The recent play of consensus Defensive Rookie of the Year Micah Parsons makes a case that the word “Rookie” should be replaced with simply “Player.” Courtesy

It was an unnecessarily pulse-raising finish, but mostly thanks to their surging defense, the Dallas Cowboys were just able to hold off the Washington Football Team — who entered the contest riding a four-game win streak — and escape the rapidly deteriorating FedEx Field in Landover with a 27-20 win, all but sealing the NFC East title. The ugly penalty-/injury-/turnover-riddled affair was a second consecutive victory in which dominant defensive play was somehow able to bail out Dallas’ extremely alarming offensive struggles of late.

This is the NFL, however, and you never apologize for a win, no matter how unconvincing it may be. Sure, by streaking out to a 24-nothing lead in the first half only to let your opponent pull within one score in the last five minutes is deflating, but the only thing that matters is who gets to add a 1 to the win column when time runs out.

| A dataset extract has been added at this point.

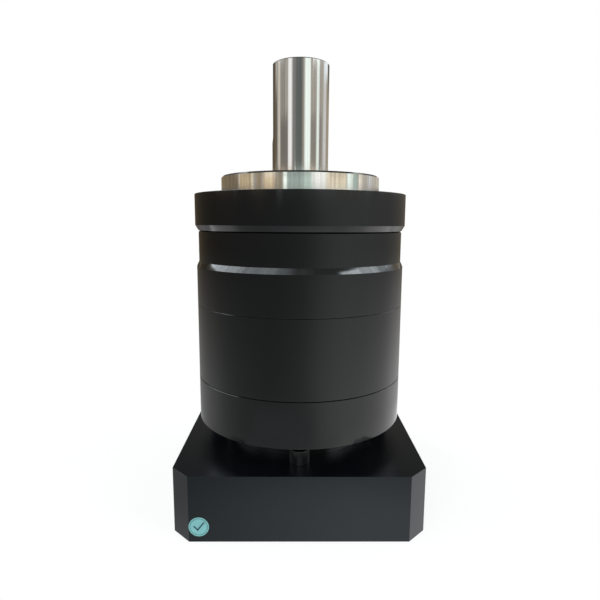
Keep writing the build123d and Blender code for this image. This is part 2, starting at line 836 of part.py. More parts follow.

An over-quoted, yet no-less salient, Bill Parcells-ism is, “You are what your record says you are.” At 9-4, the Cowboys’ record says they’re a pretty damn good football team. Despite recent hiccups, the maxim holds just as true now as it did earlier in the year when many perhaps overzealous fans, hopped-up on a 6-1 record and prodded by plenty of bias-confirming football media, had Jerry Jones’ team making its first trip to the Super Bowl in 25 years, though the context of the statement is undeniably different. The league-best offense that QB Dak Prescott helmed over the first seven weeks has gone uncomfortably quiet, and a new hero has picked up the slack: the continuously surprising defense.


The mantra of the Cowboys’ preseason, parroted near unanimously among blowhard football media types both locally and nationally (this intrepid reporter included), was some basic iteration of “With the offensive juggernaut Dallas has, if they can manage an even middle-of-the-pack defense, it should be enough to make them a legitimate contender,” and through the first six games of the season, this analysis seemed to be playing out just as predicted. Dallas’ 34 points per game on offense was second only to Buffalo, and the 22 points per game allowed on defense had them tied for 14th (in other words, right smack in the middle). Through these stats, the Cowboys amassed a 5-1 record (and, could be argued, a missed field goal shy of 6-0) and were rubbing elbows with the Bucs, Cardinals, and Packers atop the NFC.

Then something happened, something I don’t think we fully appreciated the significance of at the time. As he threw the game-winning overtime touchdown pass to CeeDee Lamb in Week 6 against the Patriots, Dak came down awkwardly and strained his right calf muscle. Due to his lights-out play up to and including that clutch TD toss, Prescott was rightly square in the middle of the MVP conversation. Through those first six games, No. 4 carried a completion percentage of 73.5, had 16 passing touchdowns to just four interceptions, and boasted a very respectable 114.7 passer rating. In his six games since the injury, his completion percentage has dropped a full 10 points to 63.4, his TD passes have been cut in half to eight, and he’s suffered an uptick in picks with six. His passer rating plunged to a very Brian Hoyer-esque 83.9. Something is obviously wrong with Dak.

Thanks to the defense, led by a rookie (!) who weekly seems to be adding another letter of his name to the Defensive Player of the Year trophy in the completely unblockable Micah Parsons, and a suddenly fully healthy defensive line, backed by a secondary that features the likely Defensive Player of the Year runner-up in cornerback Travon Diggs, Dak’s recent struggles don’t really matter.

Don’t get me wrong. They’re concerning, but the playoffs are still a month away. There’s plenty of time for Prescott to right the ship.

Re-finding the running game that helped create an unstoppable, pick-your-poison, balanced offensive attack over the first chunk of the season would likely help immensely, though the solution to this confounding equation looks to be very elusive. Zeke is hobbled with a knee injury that’s plagued him for several weeks. “Backup” RB Tony Pollard is battling a torn plantar fascia that kept him out of the tilt against Washington altogether, and the offensive line seems to be square-dancing with the amount of in-and-out and do-si-doing they’re doing because of their own injury troubles. With the division crown all but wrapped up, it might not be a bad idea to sit some guys that would otherwise play through their bang-ups and give them a chance to fully heal.

I refuse to join the knee-jerkers who focus on the details of these recent games rather than their outcomes. Wins are freaking wins, and Dallas currently has three more than the next team down in Football Team® and another chance at a head-to-head with the same. So quit your crying. The Dak of the last six weeks is still the same person as the Dak of the first six. He’s got plenty of time to regain that level of performance, and this insane turnover/sack-machine defense is proving they can hold the line until he does.